III. The rule also ensures that such an operator must not have been convicted for any capital marketrelated offense, etc
Rights of Investors
An investor has some rights under the proposed Rules such as:
- A 48 hours grace window to withdraw the investment after offer the closes
- Right to withdraw his investment within 7 days of becoming aware of any material adverse change affecting the issuer.
- An investor has the right to be refunded debited sums within 48 hours after cancellation or withdrawal.
Grounds for Revoking License
The Proposed Rules provide that the Commission will revoke the registration of a crowdfunding portal where such portal fails to meet up with the requirements under any relevant provisions of the rules or where the operator fails or ceases to operate or maintain the crowdfunding portal for a consecutive period of 6 months or where there is a failure to pay fees as prescribed by the Commission .
Obligations on Crowdfunding Portal
The Proposed rules imposes the following mandatory obligations on crowdfunding portals:
- The crowdfunding portal is obligated to carry out a due diligence check on all prospective issuers intending to use its platform;
- The rule places a duty of disclosure of all material information relating to issuers hosted on the platform and the level of general risk involved in the investment;
- Crowdfunding platforms shall always monitor the conduct of issuers and take appropriate action whenever an issuer is in breach of the fundraising limit imposed on it by the Commission;
- Every crowdfunding portal is mandated to appoint a custodian, who shall establish a separate trust account for each funding round on its platform with a financial institution registered by the Commission as a custodian;
- Ensuring data privacy and protection;
- Filing monthly, quarterly and Annual reports with SEC.

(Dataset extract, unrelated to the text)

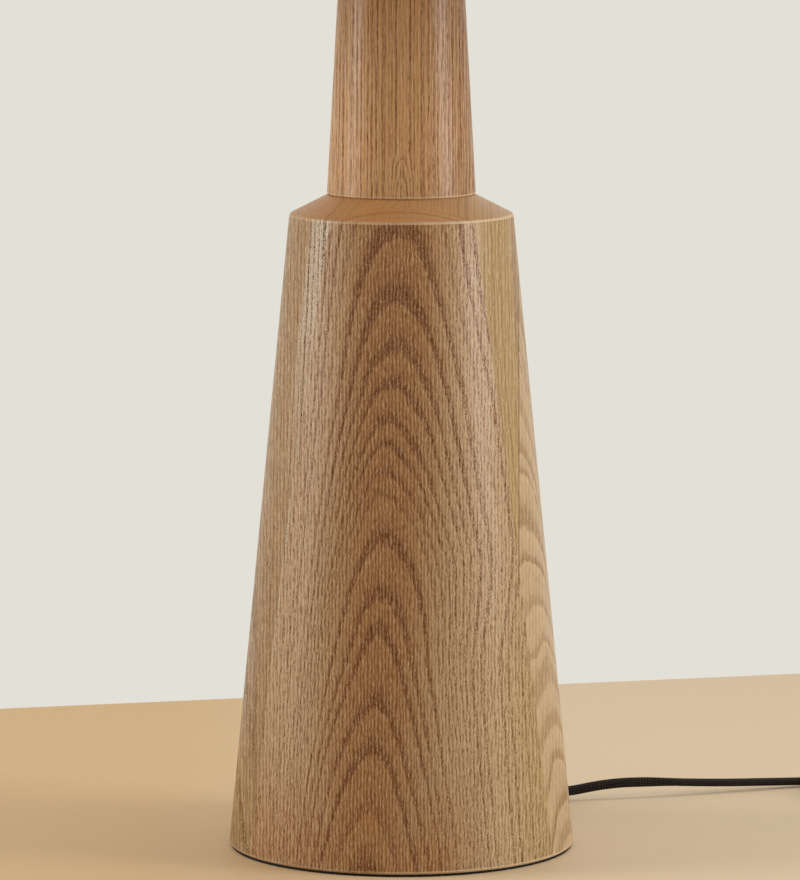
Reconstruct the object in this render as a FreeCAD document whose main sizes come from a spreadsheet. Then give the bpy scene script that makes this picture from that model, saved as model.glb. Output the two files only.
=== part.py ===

The commission states that the maximum amount which can be raised via instruments or securities sold by the issuer within the stipulated time of 12months is as follows:
i. The sum of 100 million naira may be raised by a Medium enterprise.
ii. The sum of 70 million naira may be raised by a Small enterprise.
iii. The sum of 50 million naira may be raised by a Microenterprise. The above limit does not, however, affect MSMEs operating as digital commodities investment platforms and other such MSMEs as may be designated by the commission from time from time.
Maximum Investment Limit
The rule places a limit on the aggregate amount of securities to be sold to an investor. A retail investor may not be able to invest more than 10 percent of their annual income in a calendar year. Sophisticated, High Net Worth and Qualified Institutional Investors are exempted from this limit as set by SEC.
The three critical elements required for a crowdfunding ecosystem to thrive are (i) Economic Development; (ii) Technological Infrastructure and (iii) Regulatory Framework. Whilst available statistical data clearly shows the existence of a rapidly growing economy and a relatively developed technological infrastructure1 , the final critical element is clearly missing. Until the Proposed Rule is implemented, the crowdfunding ecosystem in Nigeria will remain largely unregulated and unattractive to investors. Despite its obvious flaws, the Proposed Rule, once implemented, is expected to accelerate the growth of MSMEs and grant more access to potential investors.